## TO DO
Please pull out every line that includes the string "from".

## SUPPLIED RECORDS
►

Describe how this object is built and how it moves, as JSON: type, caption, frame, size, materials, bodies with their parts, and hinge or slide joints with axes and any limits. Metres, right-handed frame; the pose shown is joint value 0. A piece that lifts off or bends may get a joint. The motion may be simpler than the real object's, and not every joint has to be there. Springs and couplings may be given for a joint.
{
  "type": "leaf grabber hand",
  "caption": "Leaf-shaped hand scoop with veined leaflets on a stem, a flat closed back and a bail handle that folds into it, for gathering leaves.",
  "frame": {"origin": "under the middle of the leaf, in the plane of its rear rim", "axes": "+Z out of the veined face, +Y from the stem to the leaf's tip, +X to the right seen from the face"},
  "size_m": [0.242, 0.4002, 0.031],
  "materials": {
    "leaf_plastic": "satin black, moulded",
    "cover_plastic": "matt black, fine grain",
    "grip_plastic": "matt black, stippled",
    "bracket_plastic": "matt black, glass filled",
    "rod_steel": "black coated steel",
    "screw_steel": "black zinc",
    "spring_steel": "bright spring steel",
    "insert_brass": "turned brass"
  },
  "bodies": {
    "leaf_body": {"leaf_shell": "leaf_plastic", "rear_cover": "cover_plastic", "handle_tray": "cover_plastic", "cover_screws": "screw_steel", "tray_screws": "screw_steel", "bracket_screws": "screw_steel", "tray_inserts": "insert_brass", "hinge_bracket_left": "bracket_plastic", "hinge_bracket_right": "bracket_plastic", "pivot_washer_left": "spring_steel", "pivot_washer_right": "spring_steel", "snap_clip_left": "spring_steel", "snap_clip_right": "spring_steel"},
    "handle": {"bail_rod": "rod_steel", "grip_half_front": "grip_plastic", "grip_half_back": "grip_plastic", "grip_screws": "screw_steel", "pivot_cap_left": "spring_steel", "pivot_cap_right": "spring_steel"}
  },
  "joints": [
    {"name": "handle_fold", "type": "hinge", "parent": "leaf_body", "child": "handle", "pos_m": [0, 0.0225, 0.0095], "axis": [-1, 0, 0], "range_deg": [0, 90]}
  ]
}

◄
►

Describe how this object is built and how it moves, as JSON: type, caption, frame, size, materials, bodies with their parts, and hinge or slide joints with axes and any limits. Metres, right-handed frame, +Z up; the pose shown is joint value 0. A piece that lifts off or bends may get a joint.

◄
►

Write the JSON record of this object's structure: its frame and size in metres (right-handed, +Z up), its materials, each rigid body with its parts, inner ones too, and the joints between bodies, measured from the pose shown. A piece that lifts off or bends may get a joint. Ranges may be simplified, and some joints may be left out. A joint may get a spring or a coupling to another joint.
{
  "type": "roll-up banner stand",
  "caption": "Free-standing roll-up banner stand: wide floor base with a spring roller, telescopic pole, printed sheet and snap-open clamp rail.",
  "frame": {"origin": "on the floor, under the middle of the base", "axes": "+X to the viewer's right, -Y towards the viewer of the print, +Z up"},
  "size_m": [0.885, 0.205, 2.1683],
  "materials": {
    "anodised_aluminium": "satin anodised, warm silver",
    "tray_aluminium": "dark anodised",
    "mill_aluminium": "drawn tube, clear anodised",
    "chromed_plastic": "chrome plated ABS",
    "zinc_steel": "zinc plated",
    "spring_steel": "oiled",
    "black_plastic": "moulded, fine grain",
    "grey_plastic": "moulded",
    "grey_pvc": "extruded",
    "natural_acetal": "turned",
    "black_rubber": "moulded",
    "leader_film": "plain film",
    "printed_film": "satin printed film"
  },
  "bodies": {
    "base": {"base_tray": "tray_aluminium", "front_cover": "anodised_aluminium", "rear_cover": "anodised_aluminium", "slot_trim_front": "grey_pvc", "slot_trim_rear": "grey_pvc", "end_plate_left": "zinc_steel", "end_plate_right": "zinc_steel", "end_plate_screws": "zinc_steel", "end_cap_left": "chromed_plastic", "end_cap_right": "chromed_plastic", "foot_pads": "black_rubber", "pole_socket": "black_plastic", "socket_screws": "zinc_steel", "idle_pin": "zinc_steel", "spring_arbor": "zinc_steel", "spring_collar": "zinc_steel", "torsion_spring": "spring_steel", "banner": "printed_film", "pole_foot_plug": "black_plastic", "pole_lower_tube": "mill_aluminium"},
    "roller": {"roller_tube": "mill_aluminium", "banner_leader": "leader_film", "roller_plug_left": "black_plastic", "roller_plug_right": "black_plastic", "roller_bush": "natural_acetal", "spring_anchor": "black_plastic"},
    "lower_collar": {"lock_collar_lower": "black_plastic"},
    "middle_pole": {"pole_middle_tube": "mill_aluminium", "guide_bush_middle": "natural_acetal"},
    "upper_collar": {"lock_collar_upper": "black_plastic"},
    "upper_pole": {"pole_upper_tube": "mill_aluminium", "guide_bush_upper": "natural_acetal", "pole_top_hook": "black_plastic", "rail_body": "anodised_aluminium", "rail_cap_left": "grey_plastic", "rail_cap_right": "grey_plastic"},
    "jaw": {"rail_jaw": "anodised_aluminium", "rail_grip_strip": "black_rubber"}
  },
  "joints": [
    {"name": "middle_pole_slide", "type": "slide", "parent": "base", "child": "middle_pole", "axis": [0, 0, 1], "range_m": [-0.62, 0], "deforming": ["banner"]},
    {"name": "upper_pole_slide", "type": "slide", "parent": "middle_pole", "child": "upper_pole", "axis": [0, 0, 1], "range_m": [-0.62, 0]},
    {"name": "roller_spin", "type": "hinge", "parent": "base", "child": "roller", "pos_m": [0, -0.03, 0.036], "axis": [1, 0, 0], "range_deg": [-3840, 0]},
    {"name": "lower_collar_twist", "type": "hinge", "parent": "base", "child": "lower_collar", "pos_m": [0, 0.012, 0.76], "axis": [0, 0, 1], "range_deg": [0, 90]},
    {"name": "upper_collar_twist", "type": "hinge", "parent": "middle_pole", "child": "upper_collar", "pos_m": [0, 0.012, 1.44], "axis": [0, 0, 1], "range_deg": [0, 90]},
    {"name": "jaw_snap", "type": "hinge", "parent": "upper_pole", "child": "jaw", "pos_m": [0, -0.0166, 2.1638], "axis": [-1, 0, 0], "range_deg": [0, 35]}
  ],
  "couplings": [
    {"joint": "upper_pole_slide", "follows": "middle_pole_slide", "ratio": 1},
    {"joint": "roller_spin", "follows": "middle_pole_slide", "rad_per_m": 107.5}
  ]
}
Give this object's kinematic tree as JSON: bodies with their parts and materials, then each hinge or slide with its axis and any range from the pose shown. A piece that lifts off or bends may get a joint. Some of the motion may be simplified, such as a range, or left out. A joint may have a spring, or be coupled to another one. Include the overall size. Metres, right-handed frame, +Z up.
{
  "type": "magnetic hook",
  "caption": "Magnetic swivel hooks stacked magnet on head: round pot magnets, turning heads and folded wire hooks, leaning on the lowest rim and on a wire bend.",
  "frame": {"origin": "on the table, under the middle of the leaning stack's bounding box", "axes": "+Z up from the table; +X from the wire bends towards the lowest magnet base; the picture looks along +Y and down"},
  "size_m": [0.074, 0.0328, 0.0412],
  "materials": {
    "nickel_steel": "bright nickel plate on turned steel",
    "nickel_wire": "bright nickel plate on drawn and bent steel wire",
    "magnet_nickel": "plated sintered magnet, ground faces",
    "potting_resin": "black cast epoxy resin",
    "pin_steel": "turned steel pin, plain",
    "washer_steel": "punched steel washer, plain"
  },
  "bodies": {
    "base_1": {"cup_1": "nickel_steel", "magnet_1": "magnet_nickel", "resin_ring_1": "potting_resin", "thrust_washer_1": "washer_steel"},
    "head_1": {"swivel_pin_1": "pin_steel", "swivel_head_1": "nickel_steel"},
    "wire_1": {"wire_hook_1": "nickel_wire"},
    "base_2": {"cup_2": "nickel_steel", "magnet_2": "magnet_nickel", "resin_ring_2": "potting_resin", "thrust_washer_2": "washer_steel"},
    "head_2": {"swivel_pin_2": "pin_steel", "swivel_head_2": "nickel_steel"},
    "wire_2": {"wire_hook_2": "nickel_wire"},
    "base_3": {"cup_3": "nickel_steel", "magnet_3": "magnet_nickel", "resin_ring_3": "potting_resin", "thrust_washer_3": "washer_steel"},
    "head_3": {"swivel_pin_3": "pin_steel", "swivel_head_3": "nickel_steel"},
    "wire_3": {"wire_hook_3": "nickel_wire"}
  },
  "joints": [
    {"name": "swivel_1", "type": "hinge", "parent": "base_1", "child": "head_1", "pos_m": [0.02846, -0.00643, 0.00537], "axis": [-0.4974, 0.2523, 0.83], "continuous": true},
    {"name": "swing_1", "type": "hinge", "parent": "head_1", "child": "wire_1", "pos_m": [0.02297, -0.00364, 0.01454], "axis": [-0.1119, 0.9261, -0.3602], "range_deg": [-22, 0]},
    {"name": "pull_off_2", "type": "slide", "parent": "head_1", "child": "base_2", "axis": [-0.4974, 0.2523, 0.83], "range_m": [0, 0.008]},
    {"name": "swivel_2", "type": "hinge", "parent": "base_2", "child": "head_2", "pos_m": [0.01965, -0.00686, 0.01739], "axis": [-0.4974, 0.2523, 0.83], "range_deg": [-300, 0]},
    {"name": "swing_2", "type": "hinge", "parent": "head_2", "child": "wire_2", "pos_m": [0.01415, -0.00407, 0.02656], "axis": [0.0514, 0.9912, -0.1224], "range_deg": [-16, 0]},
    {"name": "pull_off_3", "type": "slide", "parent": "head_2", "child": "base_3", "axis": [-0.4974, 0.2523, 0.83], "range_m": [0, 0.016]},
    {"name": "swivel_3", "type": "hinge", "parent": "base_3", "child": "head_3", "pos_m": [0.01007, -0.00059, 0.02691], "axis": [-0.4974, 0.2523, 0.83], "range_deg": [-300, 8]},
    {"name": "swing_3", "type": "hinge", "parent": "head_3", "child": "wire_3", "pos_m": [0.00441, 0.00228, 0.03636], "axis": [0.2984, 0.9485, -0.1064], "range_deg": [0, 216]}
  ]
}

◄

## SOLUTION FOR THIS PROBLEM
  "frame": {"origin": "under the middle of the leaf, in the plane of its rear rim", "axes": "+Z out of the veined face, +Y from the stem to the leaf's tip, +X to the right seen from the face"},
Write the JSON record of this object's structure: its frame and size in metres (right-handed, +Z up), its materials, each rigid body with its parts, inner ones too, and the joints between bodies, measured from the pose shown. A piece that lifts off or bends may get a joint. Ranges may be simplified, and some joints may be left out. A joint may get a spring or a coupling to another joint.
Give this object's kinematic tree as JSON: bodies with their parts and materials, then each hinge or slide with its axis and any range from the pose shown. A piece that lifts off or bends may get a joint. Some of the motion may be simplified, such as a range, or left out. A joint may have a spring, or be coupled to another one. Include the overall size. Metres, right-handed frame, +Z up.
  "frame": {"origin": "on the table, under the middle of the leaning stack's bounding box", "axes": "+Z up from the table; +X from the wire bends towards the lowest magnet base; the picture looks along +Y and down"},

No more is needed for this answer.